Hofmann preyed on the urge to hide unwelcome information so he could pass off counterfeits as real. Mormon officials, among others, fell right into his trap.

Back in October 1985, the Utah-based church restricted access to its historic archives and promoted only a canonized — some would say narrow — view of the faith’s founding.

The church has since opened its archives, posted thousands of documents online, produced groundbreaking research on its past and published a dozen recent essays on controversial historical developments.

“It’s been a revolution,” said Ronald W. Walker, a retired Brigham Young University professor of history who has been involved in telling the Mormon story for more than four decades. “We now understand we can approach difficult questions and do it successfully.”

A star was falling

Hofmann, a returned Mormon missionary, Utah State University pre-med student and clean-cut, bespectacled husband, stepped into the spotlight in 1980, when he claimed to have found a piece of parchment stuck between the pages of a 17th-century Bible.

On one side of the page were hieroglyphic markings similar to the ones LDS Church founder Joseph Smith said he copied from gold plates in the 1820s. Smith had given a page with such markings to an early Mormon convert, Martin Harris, to show to Charles Anthon, a scholar of ancient languages. Hofmann donated the document, known as the “Anthon transcript,” to the church for $20,000 in trade.

Thus began the forger’s lively business in bogus historical documents — including letters purportedly written by Abraham Lincoln, Daniel Boone and Betsy Ross, and a piece of doggerel that fooled Emily Dickinson scholars for years. They commanded increasingly large sums.

In 1984, he claimed to find the so-called “Salamander letter,” a Harris letter that described Smith’s experience of finding the gold plates upon which the Book of Mormon was written. In the official version, Smith got the plates from an angel. In this letter, “the spirit transfigured himself into a white salamander in the bottom of the hole.”

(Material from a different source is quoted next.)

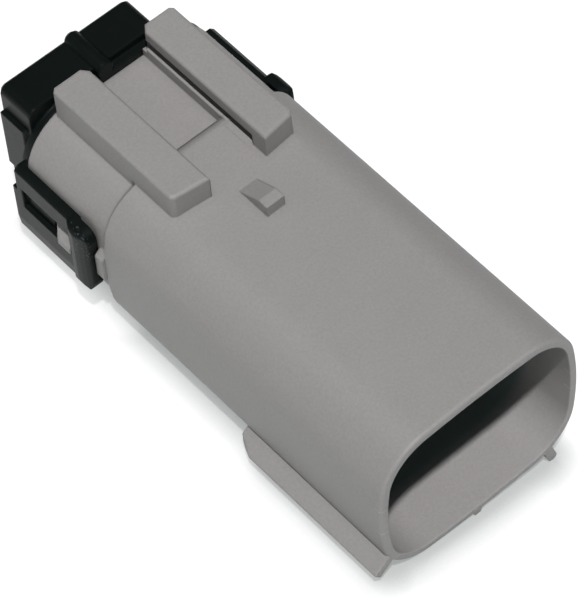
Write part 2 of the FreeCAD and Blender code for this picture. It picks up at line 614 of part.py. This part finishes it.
# A raised pad on the hood's left side.
pad_back = hood_end - s.hood_bevel * 1.5
sk = sketch_on(rear_cap, "SidePadOutline", s.pad_top - s.pad_height, "XY_Plane")
polygon(sk, [(s.bury - hood_half, pad_back - s.pad_length), (-hood_half, pad_back - s.pad_length),
             (-hood_half - s.pad_proud, pad_back - s.pad_length + s.pad_proud),
             (-hood_half - s.pad_proud, pad_back), (s.bury - hood_half, pad_back)])
add(rear_cap, "Pad", "SidePad", sk, s.pad_height)

# Ways for the eight wires through hood and plug.
for name, row in (("Upper", 1), ("Lower", -1)):
    sk = sketch_on(rear_cap, name + "WireOutline", hood_end)
    for i in columns:
        circle(sk, s.pitch * i, s.row_gap / 2 * row, s.wire_hole)
    add(rear_cap, "Pocket", name + "Wires", sk, s.hood_length + s.plug_depth + s.cut_past, reverse=True)

# Wire seal: a soft block with two sealing ribs round it and a way for each wire.
wire_seal = new_body("wire_seal")
seal_front = pocket_floor + s.seat_clear
seal_back = seal_front + s.seal_length
sk = sketch_on(wire_seal, "CoreOutline", seal_front)
oval(sk, seal_inset + s.seal_relief)
add(wire_seal, "Pad", "Core", sk, s.seal_length, reverse=True)
for name, rib_front in (("Front", seal_front + s.seal_rib), ("Rear", seal_back - s.seal_rib * 2)):
    sk = sketch_on(wire_seal, name + "RibOutline", rib_front)
    oval(sk, seal_inset + s.seat_clear * 2)
    add(wire_seal, "Pad", name + "Rib", sk, s.seal_rib, reverse=True)
sk = sketch_on(wire_seal, "WireOutline", seal_back)
for row in (1, -1):
    for i in columns:
        circle(sk, s.pitch * i, s.row_gap / 2 * row, s.seal_hole)
add(wire_seal, "Pocket", "WireWays", sk, s.seal_length + s.cut_past, reverse=True)

# Retainer: a slotted plate at the shroud's base with a tongue that blocks the terminals' locks.
retainer = new_body("retainer")
plate_back = block_front - s.seat_clear
plate_front = plate_back - s.plate_thick
sk = sketch_on(retainer, "PlateOutline", plate_front)
oval(sk, s.shroud_wall + s.run_clear)
for row in (1, -1):
    level = s.row_gap / 2 * row
    for i in columns:
        rectangle(sk, s.pitch * i - slot_half, s.pitch * i + slot_half, level - slot_up, level + slot_up)
add(retainer, "Pad", "Plate", sk, s.plate_thick, reverse=True)
sk = sketch_on(retainer, "TongueOutline", plate_back)
rectangle(sk, -tongue_half, tongue_half, -tongue_up, tongue_up)
add(retainer, "Pad", "Tongue", sk, s.tongue_length, reverse=True)
dress(retainer, "Chamfer", "PlateEdge", s.plate_bevel, lambda e: flat_at(e, "Y", plate_front)
      and e.Curve.TypeId == "Part::GeomCircle")

# Blade terminals: a flat blade, a folded box with a locking lance, and two open wire grips.
box_front = block_front + s.chamber_stop + s.seat_clear
blade_tip = block_front - s.blade_reach
blade_half = s.blade_width / 2
blade_back = box_front + s.strip_lap
box_back = box_front + s.box_length
grip_front = box_back + s.neck_length
grip_back = grip_front + s.grip_length
tail_front = grip_back + s.neck_length / 2
box_half = s.box_side / 2
terminals = []
for index in range(2 * len(columns)):
    row = 1 if index < len(columns) else -1
    x, z = s.pitch * columns[index % len(columns)], s.row_gap / 2 * row
    terminal = new_body("terminal_%d" % (index + 1))
    sk = sketch_on(terminal, "BladeOutline", z - s.blade_thick / 2, "XY_Plane")
    polygon(sk, [(x - blade_half, blade_tip + s.blade_point), (x - blade_half / 2, blade_tip),
                 (x + blade_half / 2, blade_tip), (x + blade_half, blade_tip + s.blade_point),
                 (x + blade_half, blade_back), (x - blade_half, blade_back)])
    add(terminal, "Pad", "Blade", sk, s.blade_thick)
    sk = sketch_on(terminal, "BoxOutline", box_front)
    rectangle(sk, x - box_half, x + box_half, z - box_half, z + box_half)
    add(terminal, "Pad", "Box", sk, s.box_length, reverse=True)
    sk = sketch_on(terminal, "BoxHollowOutline", box_back)
    rectangle(sk, x - box_half + s.sheet_metal, x + box_half - s.sheet_metal,
              z - box_half + s.sheet_metal, z + box_half - s.sheet_metal)
    add(terminal, "Pocket", "BoxHollow", sk, s.box_length - s.strip_lap, reverse=True)
    sk = sketch_on(terminal, "LanceOutline", x, "YZ_Plane")
    face = z - box_half * row
    inside = face + s.sheet_metal / 2 * row
    lance_front, lance_back = box_front + s.lance_place, box_front + s.lance_place + s.lance_length
    polygon(sk, [(lance_front, face), (lance_back, face - s.lance_rise * row), (lance_back, inside),
                 (lance_front, inside)])
    add(terminal, "Pad", "Lance", sk, s.lance_width, both=True)
    floor = z - box_half
    sk = sketch_on(terminal, "StripOutline", floor, "XY_Plane")
    rectangle(sk, x - blade_half, x + blade_half, box_back - s.strip_lap, tail_front + s.tail_grip)
    add(terminal, "Pad", "Strip", sk, s.sheet_metal)
    for name, start, length in (("Grip", grip_front, s.grip_length), ("TailGrip", tail_front, s.tail_grip)):
        sk = sketch_on(terminal, name + "Outline", start)
        top, bend = floor + s.grip_height, s.grip_bend
        outer, inner = box_half, box_half - s.sheet_metal
        polygon(sk, [(x - outer + bend / 2, floor), (x + outer - bend / 2, floor), (x + outer, floor + bend),
                     (x + outer, top), (x + inner, top),
                     (x + inner, floor + bend + s.sheet_metal / 3), (x + outer - bend, floor + s.sheet_metal),
                     (x - outer + bend, floor + s.sheet_metal), (x - inner, floor + bend + s.sheet_metal / 3),
                     (x - inner, top), (x - outer, top), (x - outer, floor + bend)])
        add(terminal, "Pad", name, sk, length, reverse=True)
    terminals.append(terminal)

# Check every object and piece, then write one file for each piece.
doc.recompute()
for thing in doc.Objects:
    if "Invalid" in thing.State or "Error" in thing.State:
        raise RuntimeError("%s is in state %s" % (thing.Label, thing.State))
pieces = [housing, rear_cap, wire_seal, retainer] + terminals
for piece in pieces:
    if piece.Shape.isNull() or not piece.Shape.isValid() or len(piece.Shape.Solids) != 1:
        raise RuntimeError("%s has no single valid solid" % piece.Label)
os.makedirs("parts", exist_ok=True)
for piece in pieces:
    piece.Shape.exportStep("parts/%s.step" % piece.Label)
    print(piece.Label, "%.1f mm3" % piece.Shape.Volume)
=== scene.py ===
import math

import bpy
from mathutils import Matrix, Vector

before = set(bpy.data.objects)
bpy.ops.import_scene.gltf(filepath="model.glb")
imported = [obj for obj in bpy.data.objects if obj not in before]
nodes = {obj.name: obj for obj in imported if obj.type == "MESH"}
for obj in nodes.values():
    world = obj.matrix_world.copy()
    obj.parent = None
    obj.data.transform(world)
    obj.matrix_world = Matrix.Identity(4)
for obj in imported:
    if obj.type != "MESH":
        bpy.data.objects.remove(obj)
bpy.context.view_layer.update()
MM = 0.001


# Housing: the grey shroud, its rails, keys and terminal block, moulded in one piece.
# It is a warm grey polyester with a fine eroded texture from the mould, so it is matt
# with a soft sheen at its rounded edges, where its colour is also painted paler as a painted highlight.
class Line:
    """One socket of a finish. Sums, differences and products of lines add Math nodes."""

    def __init__(self, finish, socket):
        self.finish = finish
        self.socket = socket

    def maths(self, operation, *values):
        return self.finish.node("ShaderNodeMath", {"operation": operation}, *values)

    def __add__(self, other):
        return self.maths("ADD", self, other)

    def __sub__(self, other):
        return self.maths("SUBTRACT", self, other)

    def __rsub__(self, other):
        return self.maths("SUBTRACT", other, self)

    def __mul__(self, other):
        return self.maths("MULTIPLY", self, other)

    def size(self):
        """The value without its sign."""
        return self.maths("ABSOLUTE", self)

    def below(self, limit):
        """1 where the value is below the limit, 0 elsewhere."""
        return self.maths("LESS_THAN", self, limit)

    def above(self, limit):
        """1 where the value is above the limit, 0 elsewhere."""
        return self.maths("GREATER_THAN", self, limit)

    def held(self):
        """The value kept between 0 and 1."""
        return self.finish.node("ShaderNodeClamp", {}, self)

    __radd__ = __add__
    __rmul__ = __mul__


class Finish:
    """A material whose nodes are added one by one round its Principled shader."""

    def __init__(self, name):
        self.material = bpy.data.materials.new(name)
        self.material.use_nodes = True
        self.tree = self.material.node_tree
        self.shader = self.tree.nodes["Principled BSDF"]
        self.place = self.node("ShaderNodeTexCoord", {}, out="Object")

    def node(self, kind, settings, *values, out=0, at=None, **named):
        """A new node: its settings, then its sockets' values or lines in order, by place or by name."""
        made = self.tree.nodes.new(kind)
        for key, value in settings.items():
            setattr(made, key, value)
        for key, value in [*enumerate(values), *(at or {}).items(), *named.items()]:
            self.feed(made.inputs[key], value)
        return Line(self, made.outputs[out])

    def feed(self, socket, value):
        """Links a line to the socket, or sets the socket to a value."""
        if isinstance(value, Line):
            self.tree.links.new(value.socket, socket)
        else:
            socket.default_value = value

    def give(self, **values):
        """Feeds the shader's sockets; an underscore in a name stands for a space."""
        for name, value in values.items():
            self.feed(self.shader.inputs[name.replace("_", " ")], value)

    def grain(self, size, detail):
        """Noise from 0 to 1 whose features are about size across."""
        return self.node("ShaderNodeTexNoise", {}, out="Fac",
                         Vector=self.place, Scale=1 / size, Detail=detail)

    def between(self, factor, low, high):
        """A colour from low to high. The Mix node's colour sockets are found by their place."""
        low, high = (colour if isinstance(colour, Line) else (*colour, 1) for colour in (low, high))
        return self.node("ShaderNodeMix", {"data_type": "RGBA"}, out=2, at={0: factor, 6: low, 7: high})

    def axes(self):
        """The three coordinates of a point on the piece."""
        split = self.node("ShaderNodeSeparateXYZ", {}, self.place)
        return [Line(self, socket) for socket in split.socket.node.outputs]

    def facing(self):
        """The surface's own normal."""
        return self.node("ShaderNodeNewGeometry", {}, out="Normal")

    def rounded(self, radius):
        """The surface's normal with its edges rounded to the radius."""
        return self.node("ShaderNodeBevel", {"samples": 4}, Radius=radius)

    def dot(self, one, other):
        """The product of two vectors' lengths and the cosine between them."""
        return self.node("ShaderNodeVectorMath", {"operation": "DOT_PRODUCT"}, one, other, out="Value")

    def relief(self, height, normal):
        """The normal under a relief whose height is in millimetres."""
        return self.node("ShaderNodeBump", {}, Strength=1.0, Distance=MM, Height=height, Normal=normal)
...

LDS Church leaders declined to buy it, so businessman Steve Christensen purchased it for $40,000 and donated it to the church.

But then the forger got ambitious — even greedy — offering whole collections of papers, including lengthy journals and letters from an early Mormon apostate, William McLellin.

After Hofmann sold the same collection to several buyers and collected a huge sum of money for materials he couldn’t produce, he plotted a murderous diversion to buy himself time.

It all explodes

On the morning of Oct. 15, 1985, Hofmann placed a package wrapped in brown paper outside Christensen’s office in the Judge Building in downtown Salt Lake City. When the 31-year-old businessman picked it up, it detonated, shattering the quiet of the hallway. A secretary from across the hall rushed out to Christensen, sprawled on the floor and dying.

Shortly after that, a bomb went off in a tree-lined Salt Lake City suburb. Kathleen Webb Sheets, wife, mother, grandmother, had picked up a package addressed to her husband, Gary Sheets, Christensen’s former partner. She died instantly.

The next afternoon, a bomb went off inside Hofmann’s car, wounding him and destroying all the papers in the trunk, which he claimed were the promised documents.

National attention turned to Hofmann and his dealings, but no one suspected the extent of his deceit.

A year later he would plead guilty and be sentenced to life in prison.

That left Mormon historians to reassemble what they knew about their past, how they had been affected by Hofmann — and how to avoid ever being duped again.

A new approach 

Soon after the Hofmann episode, the church’s historical department hired Richard E. Turley Jr., a young Mormon lawyer with a love for the faith’s past, who began helping open the church’s collection to outside researchers, with approval from top church leaders.

Turley persuaded Mormon officials to let him and Walker have access to the church’s holdings on the Mountain Meadows Massacre — and to report the story of the Arkansas wagon train attacked in Utah, no matter where the documents took them.

Later the LDS Church launched the landmark Joseph Smith Papers Project, publishing everything related to the church’s founding events.

Turley, who is now assistant church historian, also implemented strict protocols for evaluating documents, including some scientific testing, but paying particular attention to an item’s provenance, where it came from and who had owned it.

“We have implemented greater security measures” regarding the use of the church’s own materials, he says now. “We also make greater use of digitizing so if documents are changed, we can compare them to older versions.”

Mormon historians also are more comfortable with the messiness of Mormon history, Turley said. “When you look at the totality of the evidence, the essentials of the faith remain.”

There’s a lot more confidence in history “and in the overall documentary record — regardless of what individual pieces would show than there was 30 years ago,” he said.

Walker praised the stance of openness that the church has taken.

“It’s a new Mormon world and a refreshing world, the right world,” he said. “We can honestly say truth is truth and we can confront it.”